One must say that the Savage Minders' posing of a stark binary opposition between cargo-qua-use-value and cargo-qua-carrier-of-social-status seems badly off. Take it from me: lots of cargo makes life easier, more pleasant, less dangerous, less stressful, and more fulfilling. Take it from me: lots of cargo greatly improves one's bargaining power vis-a-vis others in social and economic situations--there are few unpleasant or laborious situations to which you must submit because there are no better options. For what is status but power over destiny, the ability to say no" coupled with the ability to make others jump? These are inextricably linked: almost always, it is possession or control over important use-values that carries with it benefits in terms of status and bargaining power; almost always, high status and bargaining power are used to gain control over important (because scarce) use-values.

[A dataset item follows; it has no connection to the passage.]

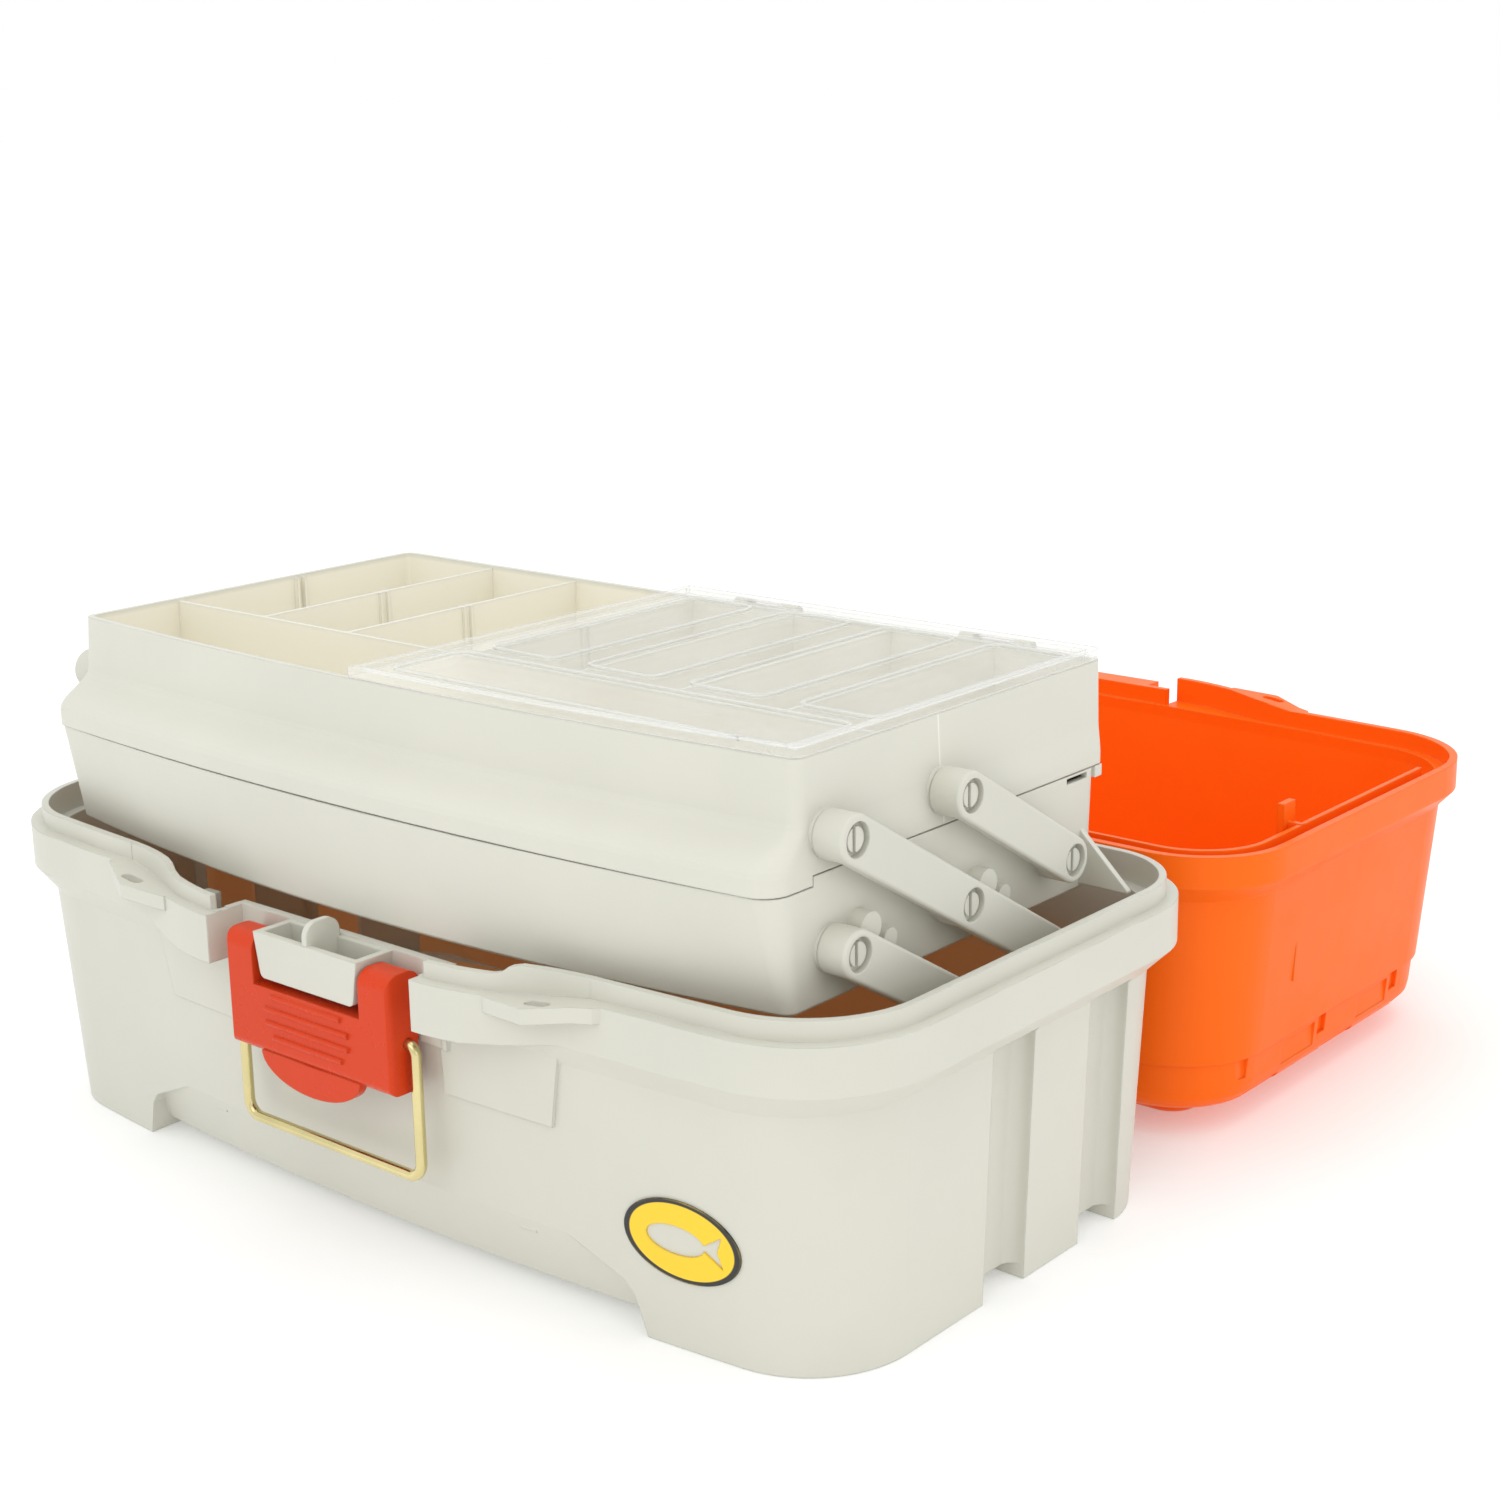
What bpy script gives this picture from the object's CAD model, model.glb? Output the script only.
"""Looks of the fishing tackle box: camera, light, moulded plastics, wire and clear cover."""

import bpy
from mathutils import Matrix, Vector

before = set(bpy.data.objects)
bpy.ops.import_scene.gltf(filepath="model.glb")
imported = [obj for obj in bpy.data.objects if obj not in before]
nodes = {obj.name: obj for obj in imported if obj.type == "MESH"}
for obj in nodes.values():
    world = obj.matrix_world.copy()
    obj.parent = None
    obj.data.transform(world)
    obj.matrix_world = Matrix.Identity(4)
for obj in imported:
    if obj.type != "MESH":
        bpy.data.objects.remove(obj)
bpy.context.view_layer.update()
MM = 0.001

# ---- camera ----
CAMERA_AT = Vector((520.4, -523.2, 324.3)) * MM
CAMERA_FORWARD = Vector((-0.6258, 0.7359, -0.2586)).normalized()
CAMERA_UP = Vector((-0.1551, 0.2076, 0.9658))
LENS_MM = 58.62
SENSOR_MM = 36.0


def make_camera():
    data = bpy.data.cameras.new("camera")
    data.lens = LENS_MM
    data.sensor_width = SENSOR_MM
    data.clip_start = 0.05
    data.clip_end = 50
    camera = bpy.data.objects.new("camera", data)
    bpy.context.collection.objects.link(camera)
    back = -CAMERA_FORWARD
    right = CAMERA_UP.cross(back).normalized()
    up = back.cross(right)
    turn = Matrix((right, up, back)).transposed().to_4x4()
    camera.matrix_world = Matrix.Translation(CAMERA_AT) @ turn
    bpy.context.scene.camera = camera


make_camera()


# ---- shader helpers ----
class Shader:
    """A new material with short calls for adding and joining nodes."""

    def __init__(self, name):
        self.material = bpy.data.materials.new(name)
        self.material.use_nodes = True
        self.tree = self.material.node_tree
        self.bsdf = self.tree.nodes["Principled BSDF"]
        self.coords = self.add("ShaderNodeTexCoord").outputs["Object"]

    def add(self, kind, **settings):
        node = self.tree.nodes.new(kind)
        for key, value in settings.items():
            setattr(node, key, value)
        return node

    def join(self, source, target):
        self.tree.links.new(source, target)

    def set(self, **values):
        for name, value in values.items():
            self.bsdf.inputs[name.replace("_", " ")].default_value = value

    def noise(self, scale, detail=3.0, roughness=0.5):
        node = self.add("ShaderNodeTexNoise")
        node.inputs["Scale"].default_value = scale
        node.inputs["Detail"].default_value = detail
        node.inputs["Roughness"].default_value = roughness
        self.join(self.coords, node.inputs["Vector"])
        return node.outputs["Fac"]

    def remap(self, source, low, high, out_low, out_high):
        node = self.add("ShaderNodeMapRange")
        limits = {"From Min": low, "From Max": high, "To Min": out_low, "To Max": out_high}
        for name, value in limits.items():
            node.inputs[name].default_value = value
        self.join(source, node.inputs["Value"])
        return node.outputs["Result"]

    def math(self, operation, first, second):
        """Result of a Math node for two numbers or number outputs."""
        node = self.add("ShaderNodeMath", operation=operation)
        for value, socket in ((first, node.inputs[0]), (second, node.inputs[1])):
            if isinstance(value, float):
                socket.default_value = value
            else:
                self.join(value, socket)
        return node.outputs[0]

    def mix(self, factor, first, second):
        """Colour between two colours or colour outputs."""
        node = self.add("ShaderNodeMix", data_type="RGBA")
        if isinstance(factor, float):
            node.inputs["Factor"].default_value = factor
        else:
            self.join(factor, node.inputs["Factor"])
        for value, socket in ((first, node.inputs["A"]), (second, node.inputs["B"])):
            if isinstance(value, tuple):
                socket.default_value = value
            else:
                self.join(value, socket)
        return node.outputs["Result"]

    def edges(self, radius):
        """1 near an edge and 0 on a flat, with the rounded normal that finds it."""
        bevel = self.add("ShaderNodeBevel", samples=6)
        bevel.inputs["Radius"].default_value = radius
        normal = self.add("ShaderNodeNewGeometry").outputs["Normal"]
        dot = self.add("ShaderNodeVectorMath", operation="DOT_PRODUCT")
        self.join(bevel.outputs["Normal"], dot.inputs[0])
        self.join(normal, dot.inputs[1])
        return self.remap(dot.outputs["Value"], 0.999, 0.85, 0.0, 1.0), bevel.outputs["Normal"]

    def bump(self, height, distance, strength=1.0, normal=None):
        node = self.add("ShaderNodeBump")
        node.inputs["Distance"].default_value = distance
        node.inputs["Strength"].default_value = strength
        self.join(height, node.inputs["Height"])
        if normal is not None:
            self.join(normal, node.inputs["Normal"])
        return node.outputs["Normal"]


def shade(color, factor):
    return tuple(min(1.0, c * factor) for c in color[:3]) + (1.0,)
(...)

Yet Fred and Deborah want very badly to draw a distinction between a "western" orientation, toward technology, wealth, and use-values, and a very different Papua-New Guinean orientation:

About Yali: Yali... remained largely PNGuinean... concerned less about the material attributes of things themselves than about the social uses to which things were put.... [For Yali] things have value because they can be used in transactions to establish relationships of recognition and respect... more like gifts than commodities. They are exchanged to establish relationships of obligation, alliance, and friendship rather than to get "good deals."...

Once again, the insistence on a binary opposition. Why? Why either-or? Why not both-and? If the deal is not good, the obligation is not established. If what is exchanged is not of significant use-value, its exchange is not an act of friendship and alliance. If the colonial government keeps you poor and without cargo, you have low status and cannot look the white invaders in the eye. If you claim to be of equal status--indeed even if the Australian government formally recognizes that you are of equal status--and yet have so little cargo that you are less able to keep yourself well-fed, dry, and entertained than the lowest-ranking clerk in a government office, your claim to equal status is empty.

Yali was interested in how he could get cargo for his people so that they could do their daily work more easily and efficiently. Yali was interested in how he could help his people stand up so that they could look the western invaders in the eye. Yali thought (correctly) that acquisition of cargo would be a powerful tool to that end. In the course of a long conversation, Yali asked Jared Diamond a question as part of his continuing campaign to learn about how the world worked. Jared Diamond allows Yali his own words and ideas. Diamond, I think, takes some care not to mention aspects of Yali's career that Diamond believes would rob Diamond's readers of their respect for him and his question.

Jared Diamond treats Yali with dignity.

Fred and Deborah enter the scene. They appear to say that were Yali and his people to recognize--as anyone who has spent two days in a Pacific rainforest does--the usefulness of a steel axe, their "desire for [western] goods" would make the "local people... the agents of their own domination." They prefer to construct a Yali who cares only about overthrowing colonial oppression, and not about how access to western technology could improve material circumstances.

Fred and Deborah do not treat Yali with dignity, but as a sock puppet whom they are free to misrepresent at whim to advance their own bizarre ideological agenda.